§ **GIVEN INFORMATION**:
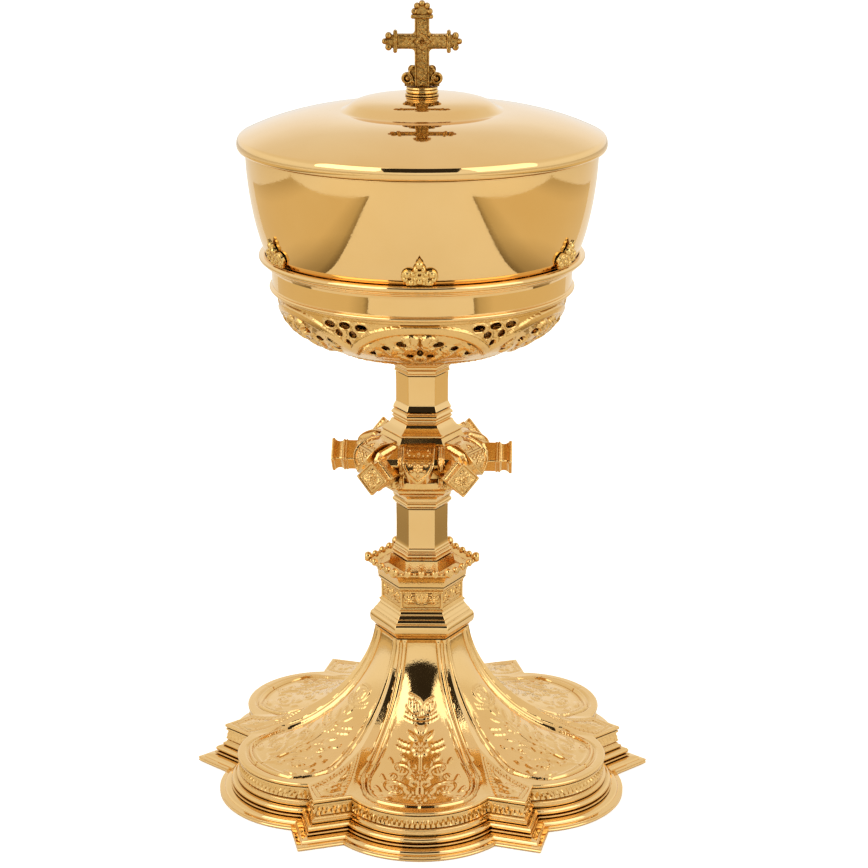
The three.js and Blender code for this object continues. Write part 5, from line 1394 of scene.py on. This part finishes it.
def brushed_steel():
    material, nodes, links, shader = node_material("brushed_steel", 1.0)
    place = nodes.new("ShaderNodeTexCoord")
    stretch = nodes.new("ShaderNodeMapping")
    stretch.inputs["Scale"].default_value = (60, 60, 900)
    links.new(place.outputs["Object"], stretch.inputs["Vector"])
    lines = nodes.new("ShaderNodeTexNoise")
    lines.inputs["Scale"].default_value = 6
    lines.inputs["Detail"].default_value = 6
    links.new(stretch.outputs["Vector"], lines.inputs["Vector"])
    tint = ramp_node(nodes, [(0.3, (0.42, 0.41, 0.39)), (0.7, (0.62, 0.61, 0.59))])
    links.new(lines.outputs["Fac"], tint.inputs["Fac"])
    links.new(tint.outputs["Color"], shader.inputs["Base Color"])
    polish = nodes.new("ShaderNodeMapRange")
    polish.inputs["To Min"].default_value = 0.25
    polish.inputs["To Max"].default_value = 0.45
    links.new(lines.outputs["Fac"], polish.inputs["Value"])
    links.new(polish.outputs["Result"], shader.inputs["Roughness"])
    bump = nodes.new("ShaderNodeBump")
    bump.inputs["Strength"].default_value = 0.15
    bump.inputs["Distance"].default_value = 0.0002
    links.new(lines.outputs["Fac"], bump.inputs["Height"])
    links.new(bump.outputs["Normal"], shader.inputs["Normal"])
    return material


POLISHED = gilt("polished_gilt", (0.86, 0.585, 0.255), (0.84, 0.555, 0.225), 0.03, 0.07, 900, 0.012)
WORKED = gilt("worked_gilt", (0.86, 0.58, 0.25), (0.82, 0.53, 0.20), 0.05, 0.12, 1400, 0.08, 2.2)
CAST = gilt("cast_gilt", (0.84, 0.55, 0.215), (0.78, 0.485, 0.165), 0.1, 0.2, 1600, 0.1, 2.4, 0.12)
ANTIQUE = gilt("antique_gilt", (0.66, 0.40, 0.12), (0.46, 0.26, 0.065), 0.2, 0.34, 1500, 0.2, 1.4, 0.8, 1150)
TRIM = gilt("trim_gilt", (0.88, 0.60, 0.215), (0.78, 0.50, 0.155), 0.14, 0.26, 1500, 0.15, 1.4, 0.3, 1300)
STEEL = brushed_steel()


# Assembly

piece("foot_flange_dress", foot_flange(), POLISHED, ["foot_flange"])
piece("foot_plinth_dress", foot_plinth(), WORKED, ["foot_plinth"])
piece("foot_sweep_dress", foot_sweep(), WORKED, ["foot_sweep"], crease=40)
piece("stem_collar_dress", stem_collar(), POLISHED, ["stem_collar"])
piece("frieze_drum_dress", frieze_drum(), CAST, ["frieze_drum"], crease=40)
piece("gallery_crown_dress", gallery_crown(), CAST, ["gallery_crown"])
piece("lower_shaft_dress", lower_shaft(), POLISHED, ["lower_shaft"])
piece("knop_lower_neck_dress", knop_lower_neck(), POLISHED, ["knop_lower_neck"])
piece("knop_upper_neck_dress", knop_upper_neck(), POLISHED, ["knop_upper_neck"])
piece("upper_shaft_dress", upper_shaft(), POLISHED, ["upper_shaft"])
piece("stem_capital_dress", stem_capital(), POLISHED, ["stem_capital"])
piece("knop_body_dress", knop_body(), CAST, ["knop_body"], crease=40)
arm = knop_arm()
arm_axis_z = (foot_of("knop_arm_1") + top_of("knop_arm_1")) / 2
shield = knop_shield()
finial = basket_finial()
for k in range(SIDES):
    points, faces = arm
    raised = points + np.array([0, 0, arm_axis_z])
    laid = turned_about_z(raised, HALF + KNOP_TURN + k * SECTOR), faces
    piece(f"knop_arm_{k + 1}_dress", Body(laid), CAST, [f"knop_arm_{k + 1}"])
    turned_shield = turned_about_z(shield[0], KNOP_TURN + k * SECTOR), shield[1]
    piece(f"knop_shield_{k + 1}_dress", Body(turned_shield), CAST, [f"knop_shield_{k + 1}"])
    piece(f"basket_finial_{k + 1}_dress", Body(stand_finial(finial, k)), TRIM,
          [f"basket_finial_{k + 1}"])
piece("basket_cage_dress", basket_cage(), CAST, ["basket_cage"], crease=40)
piece("basket_band_dress", basket_band(), POLISHED, ["basket_band"])
piece("cup_bowl_dress", cup_bowl(), POLISHED, ["cup_bowl"])
piece("lid_shell_dress", lid_shell(), POLISHED, ["lid_shell"], "lid")
piece("lid_bezel_dress", lid_bezel(), POLISHED, ["lid_bezel"], "lid")
piece("cross_finial_dress", cross_finial(), ANTIQUE, ["cross_finial"], "lid", crease=50)
piece("cross_base_dress", cross_base(), TRIM, ["cross_base"], "lid")

for node, material in [
    ("cup_boss", CAST), ("tie_rod", STEEL), ("tie_nut", STEEL), ("tie_washer", STEEL),
    ("finial_nut", STEEL), ("finial_washer", STEEL),
]:
    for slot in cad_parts[node].material_slots:
        slot.material = material


# Stage

def card(name, corners, material, hidden=True):
    mesh = bpy.data.meshes.new(name)
    mesh.from_pydata(corners, [], [(0, 1, 2, 3)])
    mesh.materials.append(material)
    thing = bpy.data.objects.new(name, mesh)
    bpy.context.scene.collection.objects.link(thing)
    if hidden:
        thing.visible_camera = False
        thing.visible_shadow = False
        thing.visible_diffuse = False
    return thing


def floor_material():
    material, nodes, links, shader = node_material("pale_floor", 0.0)
    shader.inputs["Base Color"].default_value = (0.74, 0.725, 0.67, 1)
    shader.inputs["Roughness"].default_value = 0.85
    path = nodes.new("ShaderNodeLightPath")
    shader.inputs["Emission Color"].default_value = (1, 1, 1, 1)
    scale = nodes.new("ShaderNodeMath")
    scale.operation = "MULTIPLY"
    scale.inputs[1].default_value = 0.62
    links.new(path.outputs["Is Camera Ray"], scale.inputs[0])
    links.new(scale.outputs[0], shader.inputs["Emission Strength"])
    return material


def flag_material(name, colour):
    material = bpy.data.materials.new(name)
    material.use_nodes = True
    nodes, links = material.node_tree.nodes, material.node_tree.links
    nodes.remove(nodes["Principled BSDF"])
    glow = nodes.new("ShaderNodeEmission")
    glow.inputs["Color"].default_value = (*colour, 1)
    links.new(glow.outputs["Emission"], nodes["Material Output"].inputs["Surface"])
    return material


def strip_material(name, side):
    """A strip that is darkest along its inner edge, where the bowl shows it as a seam, and darker near the object's
    foot, a painted shade of the object on the floor.
    """
    material = flag_material(name, STRIP_TONE)
    nodes, links = material.node_tree.nodes, material.node_tree.links
    place = nodes.new("ShaderNodeTexCoord")
    across = nodes.new("ShaderNodeVectorMath")
    across.operation = "DOT_PRODUCT"
    across.inputs[1].default_value = (side * 0.967, 0.254, 0)
    links.new(place.outputs["Object"], across.inputs[0])
    reach = nodes.new("ShaderNodeMapRange")
    reach.inputs["From Min"].default_value = STRIP_START
    reach.inputs["From Max"].default_value = STRIP_START + STRIP_WIDTH
    links.new(across.outputs["Value"], reach.inputs["Value"])
    seam = ramp_node(nodes, [(0.0, (0.36, 0.34, 0.3)), (0.05, (0.74, 0.73, 0.68)), (0.2, (1, 1, 1)),
                             (0.7, (1, 1, 1)), (1.0, (0.74, 0.73, 0.7))])
    links.new(reach.outputs["Result"], seam.inputs["Fac"])
    away = nodes.new("ShaderNodeVectorMath")
    away.operation = "LENGTH"
    links.new(place.outputs["Object"], away.inputs[0])
    # Painted shade: the strip darkens near the object, where the object's shade would fall on the floor.
    near = ramp_node(nodes, [(0.3, (0.66, 0.64, 0.62)), (0.45, (1, 1, 1))])
    links.new(away.outputs["Value"], near.inputs["Fac"])
    colour = nodes["Emission"].inputs["Color"].default_value
    for shade in (seam, near):
        mix = nodes.new("ShaderNodeMix")
        mix.data_type = "RGBA"
        mix.blend_type = "MULTIPLY"
        mix.inputs["Factor"].default_value = 1.0
        if shade is seam:
            mix.inputs[6].default_value = colour
        else:
            links.new(last.outputs[2], mix.inputs[6])
        links.new(shade.outputs["Color"], mix.inputs[7])
        last = mix
    links.new(last.outputs[2], nodes["Emission"].inputs["Color"])
    return material


FLOOR_HALF = 4.0
STRIP_TONE = (0.79, 0.66, 0.43)
STRIP_START, STRIP_WIDTH = 0.229, 0.7
card("floor", [(-FLOOR_HALF, -FLOOR_HALF, -0.0001), (FLOOR_HALF, -FLOOR_HALF, -0.0001),
               (FLOOR_HALF, FLOOR_HALF, -0.0001), (-FLOOR_HALF, FLOOR_HALF, -0.0001)], floor_material(), hidden=False)

# Seen only in reflections: dull strips on the floor at the sides, and the dark round the lens above
for side, name in [(-1, "left"), (1, "right")]:
    strip = [(0.41, -0.66), (1.05, 0.0), (0.62, 0.80), (0.20, 0.14)]
    card(f"floor_strip_{name}", [(side * x, y, 0.002) for x, y in strip],
         strip_material(f"floor_strip_{name}", side))
dark = flag_material("lens_shade", (0.03, 0.025, 0.02))
SHADE_HALF, SHADE_LOW, SHADE_HIGH = 0.36, (-0.93, 0.38), (-0.64, 1.06)
card("lens_shade", [(-SHADE_HALF, *SHADE_LOW), (SHADE_HALF, *SHADE_LOW), (SHADE_HALF, *SHADE_HIGH),
                    (-SHADE_HALF, *SHADE_HIGH)], dark)

world = bpy.data.worlds.new("studio")
bpy.context.scene.world = world
world.use_nodes = True
nodes, links = world.node_tree.nodes, world.node_tree.links
background = nodes["Background"]
path = nodes.new("ShaderNodeLightPath")
direction = nodes.new("ShaderNodeTexCoord")
split = nodes.new("ShaderNodeSeparateXYZ")
links.new(direction.outputs["Generated"], split.inputs[0])
sky = ramp_node(nodes, [
    (0.0, (0.86, 0.86, 0.86)), (0.25, (1.0, 1.0, 1.0)), (0.42, (1.0, 1.0, 1.0)), (0.58, (0.90, 0.87, 0.82)),
    (1.0, (0.87, 0.80, 0.74)),
])
lift = nodes.new("ShaderNodeMapRange")
lift.inputs["From Min"].default_value = -0.2
lift.inputs["From Max"].default_value = 1.0
links.new(split.outputs["Z"], lift.inputs["Value"])
links.new(lift.outputs["Result"], sky.inputs["Fac"])
seen = nodes.new("ShaderNodeMix")
seen.data_type = "RGBA"
seen.inputs[7].default_value = (1, 1, 1, 1)
links.new(path.outputs["Is Camera Ray"], seen.inputs["Factor"])
links.new(sky.outputs["Color"], seen.inputs[6])
links.new(seen.outputs[2], background.inputs["Color"])
background.inputs["Strength"].default_value = 1.0


def area_light(name, place, target, size, power):
    data = bpy.data.lights.new(name, "AREA")
    data.shape = "RECTANGLE"
    data.size, data.size_y = size
    data.energy = power
    lamp = bpy.data.objects.new(name, data)
    bpy.context.scene.collection.objects.link(lamp)
    lamp.location = place
    aim = (np.array(target) - np.array(place))
    lamp.rotation_mode = "QUATERNION"
    lamp.rotation_quaternion = Vector(aim).to_track_quat("-Z", "Y")
    return lamp


area_light("key_softbox", (-0.95, -0.9, 1.1), (0, 0, 0.15), (1.2, 1.2), 7)
area_light("fill_softbox", (1.0, -0.75, 0.9), (0, 0, 0.15), (1.1, 1.2), 4.5)
area_light("back_softbox", (0.1, 1.2, 1.0), (0, 0, 0.2), (1.2, 0.5), 5).visible_glossy = False

bpy.context.scene.view_settings.view_transform = "Standard"

# The photograph's viewpoint: 17 degrees above level, a little right of the middle
camera_data = bpy.data.cameras.new("camera")
camera_data.lens = 93.95
camera_data.sensor_width = 36
camera_data.shift_x = 0.0138
camera = bpy.data.objects.new("camera", camera_data)
bpy.context.scene.collection.objects.link(camera)
camera.location = (0.0115, -0.8135, 0.3852)
camera.rotation_euler = (math.radians(90 - 17.09), 0, math.radians(0.81))
bpy.context.scene.camera = camera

§ **AIM**:
Repeat these lines exactly and nothing more: the one containing "for slot in", the one containing "return thing", and all the lines between.

§ **EXERCISE RESULT**:
    for slot in cad_parts[node].material_slots:
        slot.material = material


# Stage

def card(name, corners, material, hidden=True):
    mesh = bpy.data.meshes.new(name)
    mesh.from_pydata(corners, [], [(0, 1, 2, 3)])
    mesh.materials.append(material)
    thing = bpy.data.objects.new(name, mesh)
    bpy.context.scene.collection.objects.link(thing)
    if hidden:
        thing.visible_camera = False
        thing.visible_shadow = False
        thing.visible_diffuse = False
    return thing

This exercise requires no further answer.